Et français, anglais, belges, allemands, russes, slaves, européens, américains, qu’avons-nous à faire pour arriver le plus tôt possible à ce grand jour ? Nous aimer. [Immenses applaudissements.]
[…]
Oui, je le dis en terminant, l’ère des révolutions se ferme, l’ère des améliorations commence. Le perfectionnement des peuples quitte la forme violente pour prendre la forme paisible ; le temps est venu où la Providence va substituer à l’action désordonnée des agitateurs l’action religieuse et calme des pacificateurs. [Oui ! Oui !]

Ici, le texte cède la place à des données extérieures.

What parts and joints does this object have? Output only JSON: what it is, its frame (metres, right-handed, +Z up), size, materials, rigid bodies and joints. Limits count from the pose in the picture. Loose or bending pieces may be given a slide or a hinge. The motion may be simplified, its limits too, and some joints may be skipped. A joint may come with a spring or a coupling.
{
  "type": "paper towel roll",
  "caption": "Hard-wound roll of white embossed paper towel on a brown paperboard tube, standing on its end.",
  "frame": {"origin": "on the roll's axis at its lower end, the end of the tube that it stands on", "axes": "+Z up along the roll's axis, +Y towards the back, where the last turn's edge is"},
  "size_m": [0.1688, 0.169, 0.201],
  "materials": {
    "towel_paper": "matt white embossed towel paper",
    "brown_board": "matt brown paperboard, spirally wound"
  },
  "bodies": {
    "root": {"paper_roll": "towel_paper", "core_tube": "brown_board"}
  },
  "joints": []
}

Désormais, le but de la politique grande, de la politique vraie, le voici : faire reconnaître toutes les nationalités, restaurer l’unité historique des peuples et rallier cette unité à la civilisation par la paix, élargir sans cesse le groupe civilisé, donner le bon exemple aux peuples encore barbares, substituer les arbitrages aux batailles ; enfin, et ceci résume tout, faire prononcer par la justice le dernier mot que l’ancien monde faisait prononcer par la force. [Profonde sensation.]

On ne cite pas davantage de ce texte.